The winter season can last for up to 7 months in Finland. In the southern part of the country, the land is covered by snow for a third of year whilst in the northern parts for two-thirds of a year. Twenty-five percent of the country is above the Artic Circle. An uncommon phenomenon in the rest of the world, midnight sun, can be experienced. During summer, it is common for the sun not to set for seventy-three days whilst in winter, it does not rise for 51 days.

Because the country is nature based, tourism plays a role in the economy. There are 35 vast conservation National Parks. Cruises can be taken to some of the numerous islands and cities along the coast in the Baltic regions. Lapland, in the north, is home to a popular figure- Santa Claus (Saint Nicholas) and atmospheric fluorescence in winter. Other tourist activities include skiing, fishing, bird watching, hunting, hiking cruising and yachting. The Savonlinna Opera Festival held in Olavinlinna is quite popular in Finland. The architecture is renowned worldwide, with Eliel Saarinen and his son, Eero, being the most famous architects. Some of the notable buildings include the National Museum of Finland. The country is also well known for Formula One racing and rally drivers producing the finest in the world. The country has the best ski jumpers and some of the best alpine skiers.

The History
Finland was originally settled by humans over ten thousand years ago as testified to by prehistoric cave paintings and other amazing evidence. Pottery has been recovered from some of the hunter-gatherer societies that lived in the area for centuries, and you can watch the development from Stone Age tools to agriculture in the third millennium BC.

Finland has long had association with the Kingdom of Sweden including a First and Second Swedish crusade to Finland, the second of which led to the conquest of the country. Christianity, already present in missionaries and verifiable artifacts, was brought full-scale to the country by the conquerors, as well as the Swedish language, which became the language of the nobility.

Finland remained under Swedish rule until March of 1809 at which time Russian Emperor Alexander I conquered the country and set it up as a semi-autonomous Russian Duchy. The Finnish language began a resurgence at this point, and the Duchy began to develop her national pride again. In December of 1917, Finland declared her independence and has been her own country again for almost a hundred years.

The Land
The climate of Finland may have some of that subarctic chill in the north, however the southern part of the country is actually rather temperate. The country is near enough to the Gulf Stream to be warmed by the waters therein, lending a warmth to the usually frigid latitude. If you are interested in experiencing something of the midnight sun, head to the northernmost point of the country where the phenomenon keeps the sun up for 73 consecutive days in the summer and down for 51 in the wintertime.

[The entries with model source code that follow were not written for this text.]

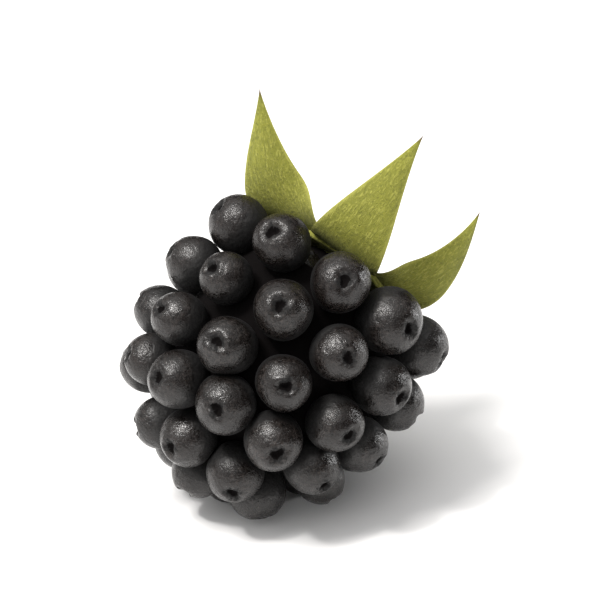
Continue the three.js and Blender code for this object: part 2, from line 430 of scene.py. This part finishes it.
def paper_white():
    n = Nodes("floor_white")
    speckle = n.noise(n.place(), 0.02, 2.0)
    color = n.mix(speckle, *FLOOR_WHITES)
    return n.surface(Base_Color=color, Roughness=0.9, Specular_IOR_Level=0.1)


# ---- camera ----

CAMERA_ELEVATION = 27
CAMERA_LENS = 180
FRAME_FILL = 0.72
DEPTH_SHOWN = 0.45  # how much of the berry's depth adds to its height in the picture


def camera():
    low, high = np.array(cad_low), np.array(cad_high)
    middle = (low + high) / 2
    _, deep, upright = high - low
    away = math.radians(CAMERA_ELEVATION)
    tall = upright * math.cos(away) + deep * math.sin(away) * DEPTH_SHOWN
    data = bpy.data.cameras.new("camera")
    data.lens = CAMERA_LENS
    data.clip_start = 0.01
    data.clip_end = 20
    distance = tall / FRAME_FILL * CAMERA_LENS / data.sensor_width
    made = bpy.data.objects.new("camera", data)
    made.location = middle + distance * np.array([0, -math.cos(away), math.sin(away)])
    made.rotation_euler = (math.pi / 2 - away, 0, 0)
    bpy.context.scene.collection.objects.link(made)
    bpy.context.scene.camera = made


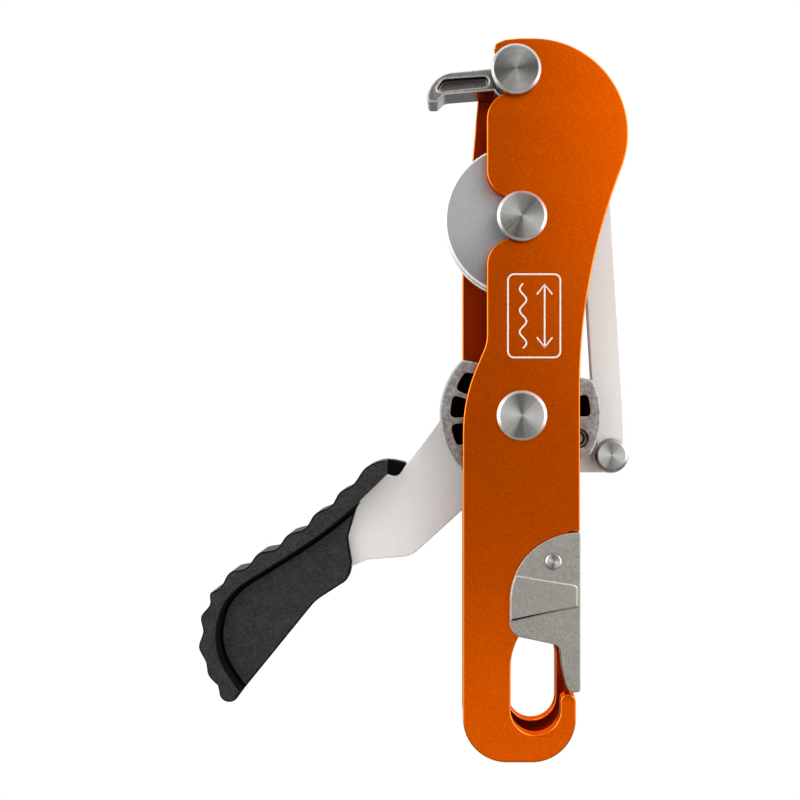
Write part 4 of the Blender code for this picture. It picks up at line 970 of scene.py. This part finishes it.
def make_front_plate():
    holes = [hole(AXLE, AXLE_BORE, 0.2, 96), hole(GATE_PIN, GATE_PIN_RADIUS + GAP / 2, 0.1, 32)]
    plate = slab(front_plate_outline(), 0, FRONT_BACK, PLATE_EDGE, holes)
    plate = plate.piece("front_side_plate")
    floor = FRONT_BACK - POCKET_DEPTH
    combined(plate, slab(circle(GATE_PIN, POCKET_RADIUS, 48), floor, FRONT_BACK + 1, 0.2))
    leg_room = rounded(moved([(1, -8, 0.3), (8, -8, 0.3), (8, -1.2, 0.3),
                              (1, -1.2, 0.3)], GATE_PIN))
    combined(plate, slab(leg_room, floor + 0.35, FRONT_BACK + 1.2, 0.1))
    dress(plate, ORANGE, "side_plate", "orange_anodised", "front_plate")


def make_rear_plate():
    holes = [(eye_outline(), PLATE_EDGE)]
    holes += [hole(post, POST_CORE_RADIUS + GAP / 2, 0.2, 96) for post in POSTS]
    holes += [hole(BOBBIN - Vector((0, DOWEL_REACH)), DOWEL_RADIUS + GAP / 2, 0.1, 32),
              hole(STOP_PIN, STOP_PIN_RADIUS + GAP / 2, 0.1, 32)]
    plate = slab(rear_plate_outline(), REAR_FACE, REAR_BACK, PLATE_EDGE, holes)
    dress(plate.piece("rear_side_plate"), ORANGE, "root", "orange_anodised", "rear_plate")


def make_pin(name, centre, finish, body, *profile):
    """A pin with a head; its profile is what headed asks for."""
    piece = turned(name + "_turned", headed(*profile), centre)
    dress(piece, finish, body, "turned_steel", name)


def make_posts():
    """Each post has a turned head, a neck in the front plate's notch, a body and a core."""
    end = REAR_BACK - 0.5
    for name, centre, neck, body in (
            ("main_axle", AXLE, JOURNAL_RADIUS, JOURNAL_RADIUS),
            ("upper_bobbin_post", BOBBIN, POST_NECK_RADIUS, POST_NECK_RADIUS),
            ("top_post", TOP_POST, POST_NECK_RADIUS, TOP_POST_BODY)):
        make_pin(name, centre, STEEL, "root", -GAP - POST_HEAD_HEIGHT, -GAP, POST_HEAD_RADIUS,
                 POST_HEAD_CHAMFER, [
                     (neck, -GAP), (neck, INNER_FRONT), (body, INNER_FRONT + 0.001),
                     (body, INNER_REAR), (POST_CORE_RADIUS, INNER_REAR),
                     (POST_CORE_RADIUS, end)])


def make_screws():
    """One screw head with a hexagon socket, repeated at the three posts."""
    back = REAR_BACK + GAP
    top = back + SCREW_HEIGHT
    rows = [(SCREW_RADIUS * 0.28, top), (SCREW_RADIUS * 0.22, top - 0.12),
            (SCREW_RADIUS * 0.1, top - 0.6), (0.3, top - 1.2), (0, top - 1.7),
            (0, back + 0.15), (0.15, back)]
    hexagon = rounded(cornered(circle((0, 0), SCREW_SOCKET, 6), 0.25))
    socket = pocket_rows(top, top - SCREW_SOCKET_DEPTH, 0.2)
    head = Solid(circle((0, 0), SCREW_RADIUS), rows, pockets=[(hexagon, socket)])
    screw = shaded(head.piece("screw_pattern"))
    places = drawn("post_screws", [(post.x * MM, 0, post.y * MM) for post in POSTS])
    screws = REPEATED.apply(places, {"Piece": screw})
    bpy.data.objects.remove(screw, do_unlink=True)
    dress(screws, SATIN, "root", "turned_steel", "main_axle_screw", "upper_bobbin_screw",
          "top_post_screw")


def make_upper_bobbin():
    front, back = INNER_FRONT, INNER_REAR
    middle = (front + back) / 2
    bore, radius, groove = POST_NECK_RADIUS + GAP, BOBBIN_RADIUS, BOBBIN_GROOVE_RADIUS
    half = [(bore, front), (radius - 0.6, front), (radius, front + 0.6), (radius, front + 2.4),
            (groove + 1, middle - 2.9), (groove, middle - 1.7)]
    profile = half + mirrored(half, front, back) + half[:1]
    bobbin = turned("upper_bobbin_turned", profile, BOBBIN, 0.4, 160)
    dress(bobbin, SATIN, "root", "satin_aluminium", "upper_bobbin")


def make_cam():
    front, back = INNER_FRONT, CAM_BACK
    middle = (front + back) / 2
    slope = (CAM_GROOVE_DEPTH * 0.8, (front + 1.6 + middle) / 2)
    half = edge_rows(front, back, 0.8)[:5] + [(0, front + 1.6), slope]
    rows = half + [(CAM_GROOVE_DEPTH, middle)] + mirrored(half, front, back)
    seat = front + DRIVE_SEAT_DEPTH
    drive = [(0.3, front), (0.1, front + 0.1), (0, front + 0.3), (0, seat), (-1.45, seat),
             (-1.45, back)]
    holes = [(circle(AXLE, AXLE_BORE), edge_rows(front, back, 0.2)),
             (circle(DRIVE_PIN, DRIVE_SEAT_RADIUS, 48), drive)]
    windows = [(cam_window(*ends), pocket_rows(front, front + CAM_POCKET_DEPTH, 0.35, 0.6))
               for ends in CAM_POCKETS]
    cam = Solid(cam_outline(), rows, holes, windows).piece("lower_cam_casting")
    cavity = circle(AXLE, SPRING_CAVITY_RADIUS)
    combined(cam, slab(cavity, front - 1, front + SPRING_CAVITY_DEPTH, 0.2))
    beside = LINK_LOW - LINK_ACROSS * (LINK_WIDTH / 2 + 2 * GAP)
    link_room = [beside + up * LINK_LEAN + away * LINK_ACROSS
                 for up, away in ((-10, 0), (60, 0), (60, 30), (-10, 30))]
    combined(cam, slab(link_room, LINK_FRONT - GAP, back + 1, 0.1))
    dress(cam, CAM_CAST, "lever", "cast_steel", "lower_cam_bobbin")


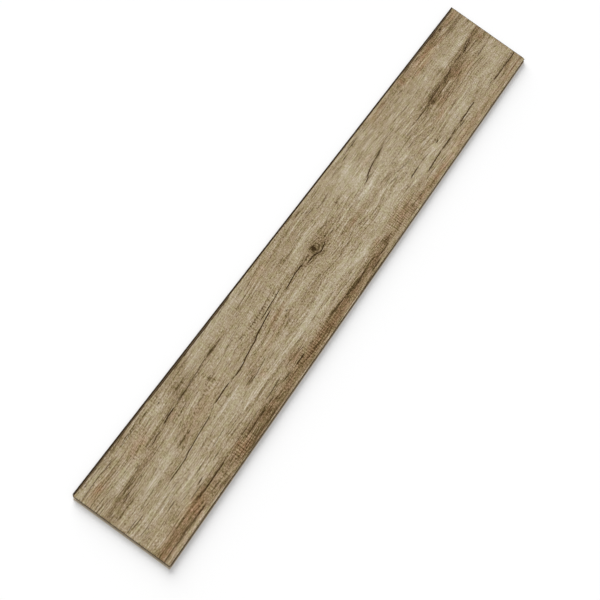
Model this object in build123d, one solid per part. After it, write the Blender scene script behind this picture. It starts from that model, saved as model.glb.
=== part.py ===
from build123d import *
import math
import os

# A laminate floor plank, lying decor side up. It is one pressed board, sawn to size and then milled
# on its four sides: a bevel along every top edge, and under it a click joint, with a tongue on the
# +X end and the +Y side and a groove with a sprung lower lip on the -X end and the -Y side.
#
# X runs along the plank, Y across it and Z up. The origin is on the underside, below the middle of
# the face that shows once the floor is laid. All sizes are in millimetres.

# The board
FACE_LENGTH = 1285.0
FACE_WIDTH = 192.0
THICKNESS = 8.0

# The bevel round the decor
BEVEL_WIDTH = 1.0
BEVEL_DEPTH = 0.8

# The tongue: how far it stands out of the joint plane, and the heights of its two faces
TONGUE_REACH = 3.2
TONGUE_TOP = 5.2
TONGUE_BELLY = 2.4
NOSE_RADIUS = 0.7
BELLY_START = 0.9

# The lock: the tongue's heel hooks behind a ridge on the neighbour's lower lip
LOCK_HEIGHT = 0.7
LOCK_ANGLE = 50.0
HEEL_SETBACK = 0.1
RIDGE_WIDTH = 0.75
RECESS_HEADROOM = 0.25

# The lower lip, which bends down as the tongue snaps in
LIP_REACH = 2.2
LIP_END_GAP = 0.2
LIP_CHAMFER = 0.5
LIP_RELIEF = 0.3
RELIEF_LENGTH = 5.2
RELIEF_RAMP = 0.6

# The groove, a little larger than the tongue all round, with a pocket for dust behind the nose
FIT_GAP = 0.05
DUST_POCKET = 0.3
POCKET_FLOOR = 3.3
POCKET_RADIUS = 0.5
RECESS_RADIUS = 0.3

LOCK_RUN = 1.0 / math.tan(math.radians(LOCK_ANGLE))


def outline(moves):
    """Edges through the given moves. A move is a point for a straight run, or a point with the
    direction in which a tangent arc leaves the last point."""
    edges = []
    last = moves[0][0]
    for point, leaving in moves[1:]:
        if leaving is None:
            edges.append(Line(last, point))
        else:
            edges.append(TangentArc(last, point, tangent=leaving))
        last = point
    return edges


def tongue_side():
    """The moves down the tongue side. The first number is how far out of the joint plane a point
    lies, and the second is its height."""
    nose_start = TONGUE_REACH - NOSE_RADIUS
    nose_end = TONGUE_TOP - NOSE_RADIUS
    recess_roof = TONGUE_BELLY + LOCK_HEIGHT + RECESS_HEADROOM
    lock_top = -HEEL_SETBACK - (recess_roof - TONGUE_BELLY) * LOCK_RUN
    cut_back = -(LIP_REACH + LIP_END_GAP)
    belly_radius = ((TONGUE_REACH - BELLY_START) ** 2 + (nose_end - TONGUE_BELLY) ** 2) / (
        2 * (nose_end - TONGUE_BELLY)
    )
    # the belly's arc is level at its foot, so this is its direction where it leaves the nose
    belly_slope = (
        -(TONGUE_BELLY + belly_radius - nose_end) / belly_radius,
        -(TONGUE_REACH - BELLY_START) / belly_radius,
    )
    return [
        ((-BEVEL_WIDTH, THICKNESS), None),
        ((0, THICKNESS - BEVEL_DEPTH), None),
        ((0, TONGUE_TOP), None),
        ((nose_start, TONGUE_TOP), None),
        ((TONGUE_REACH, nose_end), (1, 0)),
        ((BELLY_START, TONGUE_BELLY), belly_slope),
        ((-HEEL_SETBACK, TONGUE_BELLY), None),
        ((lock_top, recess_roof), None),
        ((cut_back + RECESS_RADIUS, recess_roof), None),
        ((cut_back, recess_roof - RECESS_RADIUS), (-1, 0)),
        ((cut_back, 0), None),
    ]


def groove_side():
    """The moves down the groove side, written as in tongue_side()."""
    roof = TONGUE_TOP + FIT_GAP
    back = -(TONGUE_REACH + DUST_POCKET)
    seat = TONGUE_BELLY - FIT_GAP
    nose_end = TONGUE_TOP - NOSE_RADIUS
    tongue_radius = ((TONGUE_REACH - BELLY_START) ** 2 + (nose_end - TONGUE_BELLY) ** 2) / (
        2 * (nose_end - TONGUE_BELLY)
    )
    seat_radius = tongue_radius + FIT_GAP
    # the seat shares its centre with the belly, and ends where it meets the pocket's floor
    rise = seat_radius - (POCKET_FLOOR - seat)
    seat_end = -BELLY_START - math.sqrt(seat_radius**2 - rise**2)
    seat_leaving = (rise / seat_radius, -math.sqrt(1 - (rise / seat_radius) ** 2))
    # the ridge's inner face stands off the heel by the gap, measured square to the face
    ridge_foot = HEEL_SETBACK + FIT_GAP / math.sin(math.radians(LOCK_ANGLE)) - FIT_GAP * LOCK_RUN
    ridge_top = TONGUE_BELLY + LOCK_HEIGHT
    ridge_start = ridge_foot + (ridge_top - seat) * LOCK_RUN
    ridge_end = ridge_start + RIDGE_WIDTH
    return [
        ((-BEVEL_WIDTH, THICKNESS), None),
        ((0, THICKNESS - BEVEL_DEPTH), None),
        ((0, roof), None),
        ((back + POCKET_RADIUS, roof), None),
        ((back, roof - POCKET_RADIUS), (-1, 0)),
        ((back, POCKET_FLOOR + POCKET_RADIUS), None),
        ((seat_end, POCKET_FLOOR), None),
        ((-BELLY_START, seat), seat_leaving),
        ((ridge_foot, seat), None),
        ((ridge_start, ridge_top), None),
        ((ridge_end, ridge_top), None),
        ((LIP_REACH, ridge_top - (LIP_REACH - ridge_end)), None),
        ((LIP_REACH, LIP_RELIEF + LIP_CHAMFER), None),
        ((LIP_REACH - LIP_CHAMFER, LIP_RELIEF), None),
        ((LIP_REACH - RELIEF_LENGTH, LIP_RELIEF), None),
        ((LIP_REACH - RELIEF_LENGTH - RELIEF_RAMP, 0), None),
    ]


def milled_section(width):
    """The section across a board of the given width between its joint planes, tongue on the right."""
    right = [
        ((width / 2 + out, up), leaving) for (out, up), leaving in tongue_side()
    ]
    left = [
        ((-width / 2 - out, up), leaving and (-leaving[0], leaving[1]))
        for (out, up), leaving in groove_side()
    ]
    sides = outline(right) + outline(left)
    decor = Line(left[0][0], right[0][0])
    underside = Line(left[-1][0], right[-1][0])
    return make_face(sides + [decor, underside])


def milled_board():
    """The board left by the two passes of the mill: along its sides, and then across its ends.
    Where a lip crosses a tongue at a corner, the second pass cuts a crumb of the lip's ridge free,
    and it falls away."""
    overrun = 20.0
    along = extrude(
        Plane.YZ * milled_section(FACE_WIDTH), FACE_LENGTH / 2 + overrun, both=True
    )
    across = extrude(
        Plane.XZ * milled_section(FACE_LENGTH), FACE_WIDTH / 2 + overrun, both=True
    )
    return max((along & across).solids(), key=lambda solid: solid.volume)


plank = milled_board()

os.makedirs("parts", exist_ok=True)
export_step(plank, "parts/plank.step")
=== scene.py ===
"""A laminate floor plank lying decor side up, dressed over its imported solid."""

import logging
import math
from dataclasses import dataclass, field
from enum import IntEnum

import bmesh
import bpy
import numpy as np
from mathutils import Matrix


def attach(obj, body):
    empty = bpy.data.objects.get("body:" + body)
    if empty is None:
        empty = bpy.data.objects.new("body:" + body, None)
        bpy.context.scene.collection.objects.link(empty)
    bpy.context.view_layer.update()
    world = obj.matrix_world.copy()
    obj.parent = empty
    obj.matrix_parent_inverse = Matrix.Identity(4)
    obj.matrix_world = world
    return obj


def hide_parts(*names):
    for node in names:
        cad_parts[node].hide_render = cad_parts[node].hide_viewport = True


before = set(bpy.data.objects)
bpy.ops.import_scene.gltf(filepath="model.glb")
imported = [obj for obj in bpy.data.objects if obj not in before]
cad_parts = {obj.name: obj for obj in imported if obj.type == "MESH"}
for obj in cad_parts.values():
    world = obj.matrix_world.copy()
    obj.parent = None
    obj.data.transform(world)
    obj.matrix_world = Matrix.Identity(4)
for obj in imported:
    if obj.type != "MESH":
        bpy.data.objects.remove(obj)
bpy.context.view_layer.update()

log = logging.getLogger("plank")

MM = 0.001
CLOSE = 0.01 * MM  # Places nearer than this count as one.
TINY = 0.001 * MM  # No cut is made nearer than this to an edge's ends.
Colour = tuple[float, float, float]
Triple = tuple[float, float, float]
Point2 = tuple[float, float]
Edges = tuple[float, float]
Socket = bpy.types.NodeSocket


def srgb(red: float, green: float, blue: float) -> tuple[float, float, float, float]:
    """Turns a colour as seen on a screen into the linear colour that a shader takes.

    Args:
        red: Red from 0 to 255.
        green: Green from 0 to 255.
        blue: Blue from 0 to 255.

    Returns:
        The linear colour with an alpha of 1.
    """
    channels = []
    for value in (red, green, blue):
        share = value / 255
        channels.append(share / 12.92 if share <= 0.04045 else ((share + 0.055) / 1.055) ** 2.4)
    return (channels[0], channels[1], channels[2], 1.0)


def smoothstep(low: float, high: float, value: np.ndarray) -> np.ndarray:
    """Rises smoothly from 0 at low to 1 at high.

    Args:
        low: Where the rise starts.
        high: Where the rise ends.
        value: The values to look up.

    Returns:
        The share of the rise for each value.
    """
    share = np.clip((value - low) / (high - low), 0.0, 1.0)
    return share * share * (3 - 2 * share)


class Face(IntEnum):
    """Which finish a face of the board has. The number is its material slot."""

    DECOR = 0
    BEVEL = 1
    CORE = 2
    # The next three are copies of the fibre core. The dark one is painted shade on the tongue sides and far
    # end, which the lamp lights. The two pale ones are painted light on the groove side and near end, which
    # lie in shade.
    PAINTED_SHADE = 3
    PAINTED_LIGHT = 4
    PAINTED_MORE_LIGHT = 5
    BACKING = 6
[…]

The warm summertime climate attracts many international fairs and festivals as well as markets and performing arts. The wonderful summer days and nights lend themselves to activities from golf and hiking to fishing, kayaking, and yachting. Hunting is also popular with moose, elk, reindeer and hare aplenty for interested hunters.

In the wintertime, many tourists are attracted to the country to enjoy the enormous Christmas festivities and to spend time skiing, sledding, and Nordic walking. Finland hosts Santa’s Post Office, and is regarded as the homeland of Santa Claus, making their Christmas national pride a thing to see! Another beautiful spectacle is the Aurora Borealis, which can be seen from the northern parts of the country and which draws many tourists from all over the world every year.

Fun Facts
Finland was found to be the most democratic and least corrupt country in the world as of 2006 by the World Audit study. Perhaps this has something to do with the election of the first woman president in Finland in the year 2000.

Finland ranks at the top in the education category according to the PISA study.

Nokia, the world’s leading mobile phone company, calls Finland home.

Reporters Without Borders has ranked Finland number one since 2004, tying it with several other countries for the top spot.

Save the Children has ranked it in the top three countries since 2004 for their State of the World’s Mothers survey.

It is easy to see that Finland is a fascinating country with a rich history and a culture that has hung on through centuries of subjugation by neighboring countries. You will be delighted by the activities and cultural festivities all year long no matter when you choose to visit. Enjoy your trip!